→ **Task brief**: Restate the whole listing exactly.

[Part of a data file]
————

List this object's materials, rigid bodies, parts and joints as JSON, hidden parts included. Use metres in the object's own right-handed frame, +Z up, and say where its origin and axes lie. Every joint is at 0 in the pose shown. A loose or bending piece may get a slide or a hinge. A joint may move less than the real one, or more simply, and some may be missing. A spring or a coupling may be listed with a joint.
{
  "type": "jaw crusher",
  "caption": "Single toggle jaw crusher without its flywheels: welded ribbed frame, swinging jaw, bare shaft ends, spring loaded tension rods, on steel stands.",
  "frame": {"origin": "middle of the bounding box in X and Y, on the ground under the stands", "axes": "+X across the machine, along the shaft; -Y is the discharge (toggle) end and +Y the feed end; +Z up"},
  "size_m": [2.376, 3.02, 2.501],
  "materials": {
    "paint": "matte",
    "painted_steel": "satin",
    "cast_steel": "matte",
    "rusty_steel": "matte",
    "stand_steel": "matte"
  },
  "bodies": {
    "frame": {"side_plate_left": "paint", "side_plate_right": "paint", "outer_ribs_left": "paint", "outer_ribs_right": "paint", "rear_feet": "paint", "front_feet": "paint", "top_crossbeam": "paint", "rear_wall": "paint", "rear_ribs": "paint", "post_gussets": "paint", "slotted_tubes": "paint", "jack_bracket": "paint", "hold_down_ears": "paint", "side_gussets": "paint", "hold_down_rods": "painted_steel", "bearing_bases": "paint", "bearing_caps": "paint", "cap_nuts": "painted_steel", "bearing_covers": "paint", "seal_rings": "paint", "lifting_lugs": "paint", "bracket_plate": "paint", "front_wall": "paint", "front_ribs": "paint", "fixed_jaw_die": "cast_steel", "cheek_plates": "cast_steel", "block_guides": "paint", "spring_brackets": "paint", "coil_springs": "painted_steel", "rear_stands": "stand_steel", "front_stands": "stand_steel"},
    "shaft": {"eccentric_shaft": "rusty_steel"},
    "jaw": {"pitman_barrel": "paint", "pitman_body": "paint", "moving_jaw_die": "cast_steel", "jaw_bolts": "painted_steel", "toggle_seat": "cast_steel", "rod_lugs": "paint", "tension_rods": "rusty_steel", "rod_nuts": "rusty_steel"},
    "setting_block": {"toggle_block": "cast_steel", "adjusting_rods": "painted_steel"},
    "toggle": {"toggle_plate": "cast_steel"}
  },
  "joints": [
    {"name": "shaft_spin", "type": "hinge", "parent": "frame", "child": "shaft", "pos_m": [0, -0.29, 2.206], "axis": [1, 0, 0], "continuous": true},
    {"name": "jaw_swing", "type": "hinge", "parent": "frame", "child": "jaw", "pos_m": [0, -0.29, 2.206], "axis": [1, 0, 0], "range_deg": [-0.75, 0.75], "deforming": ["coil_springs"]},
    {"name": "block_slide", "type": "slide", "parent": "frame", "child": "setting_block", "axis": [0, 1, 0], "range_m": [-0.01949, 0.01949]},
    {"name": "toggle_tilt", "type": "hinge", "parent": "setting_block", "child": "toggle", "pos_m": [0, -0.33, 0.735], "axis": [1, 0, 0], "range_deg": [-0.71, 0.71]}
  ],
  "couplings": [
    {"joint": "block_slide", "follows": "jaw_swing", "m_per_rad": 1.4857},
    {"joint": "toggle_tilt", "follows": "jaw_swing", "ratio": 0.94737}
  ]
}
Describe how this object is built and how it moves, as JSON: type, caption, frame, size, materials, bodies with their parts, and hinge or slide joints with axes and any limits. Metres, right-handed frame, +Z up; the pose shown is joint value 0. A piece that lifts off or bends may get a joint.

————

→ **Task result**:
List this object's materials, rigid bodies, parts and joints as JSON, hidden parts included. Use metres in the object's own right-handed frame, +Z up, and say where its origin and axes lie. Every joint is at 0 in the pose shown. A loose or bending piece may get a slide or a hinge. A joint may move less than the real one, or more simply, and some may be missing. A spring or a coupling may be listed with a joint.
{
  "type": "jaw crusher",
  "caption": "Single toggle jaw crusher without its flywheels: welded ribbed frame, swinging jaw, bare shaft ends, spring loaded tension rods, on steel stands.",
  "frame": {"origin": "middle of the bounding box in X and Y, on the ground under the stands", "axes": "+X across the machine, along the shaft; -Y is the discharge (toggle) end and +Y the feed end; +Z up"},
  "size_m": [2.376, 3.02, 2.501],
  "materials": {
    "paint": "matte",
    "painted_steel": "satin",
    "cast_steel": "matte",
    "rusty_steel": "matte",
    "stand_steel": "matte"
  },
  "bodies": {
    "frame": {"side_plate_left": "paint", "side_plate_right": "paint", "outer_ribs_left": "paint", "outer_ribs_right": "paint", "rear_feet": "paint", "front_feet": "paint", "top_crossbeam": "paint", "rear_wall": "paint", "rear_ribs": "paint", "post_gussets": "paint", "slotted_tubes": "paint", "jack_bracket": "paint", "hold_down_ears": "paint", "side_gussets": "paint", "hold_down_rods": "painted_steel", "bearing_bases": "paint", "bearing_caps": "paint", "cap_nuts": "painted_steel", "bearing_covers": "paint", "seal_rings": "paint", "lifting_lugs": "paint", "bracket_plate": "paint", "front_wall": "paint", "front_ribs": "paint", "fixed_jaw_die": "cast_steel", "cheek_plates": "cast_steel", "block_guides": "paint", "spring_brackets": "paint", "coil_springs": "painted_steel", "rear_stands": "stand_steel", "front_stands": "stand_steel"},
    "shaft": {"eccentric_shaft": "rusty_steel"},
    "jaw": {"pitman_barrel": "paint", "pitman_body": "paint", "moving_jaw_die": "cast_steel", "jaw_bolts": "painted_steel", "toggle_seat": "cast_steel", "rod_lugs": "paint", "tension_rods": "rusty_steel", "rod_nuts": "rusty_steel"},
    "setting_block": {"toggle_block": "cast_steel", "adjusting_rods": "painted_steel"},
    "toggle": {"toggle_plate": "cast_steel"}
  },
  "joints": [
    {"name": "shaft_spin", "type": "hinge", "parent": "frame", "child": "shaft", "pos_m": [0, -0.29, 2.206], "axis": [1, 0, 0], "continuous": true},
    {"name": "jaw_swing", "type": "hinge", "parent": "frame", "child": "jaw", "pos_m": [0, -0.29, 2.206], "axis": [1, 0, 0], "range_deg": [-0.75, 0.75], "deforming": ["coil_springs"]},
    {"name": "block_slide", "type": "slide", "parent": "frame", "child": "setting_block", "axis": [0, 1, 0], "range_m": [-0.01949, 0.01949]},
    {"name": "toggle_tilt", "type": "hinge", "parent": "setting_block", "child": "toggle", "pos_m": [0, -0.33, 0.735], "axis": [1, 0, 0], "range_deg": [-0.71, 0.71]}
  ],
  "couplings": [
    {"joint": "block_slide", "follows": "jaw_swing", "m_per_rad": 1.4857},
    {"joint": "toggle_tilt", "follows": "jaw_swing", "ratio": 0.94737}
  ]
}
Describe how this object is built and how it moves, as JSON: type, caption, frame, size, materials, bodies with their parts, and hinge or slide joints with axes and any limits. Metres, right-handed frame, +Z up; the pose shown is joint value 0. A piece that lifts off or bends may get a joint.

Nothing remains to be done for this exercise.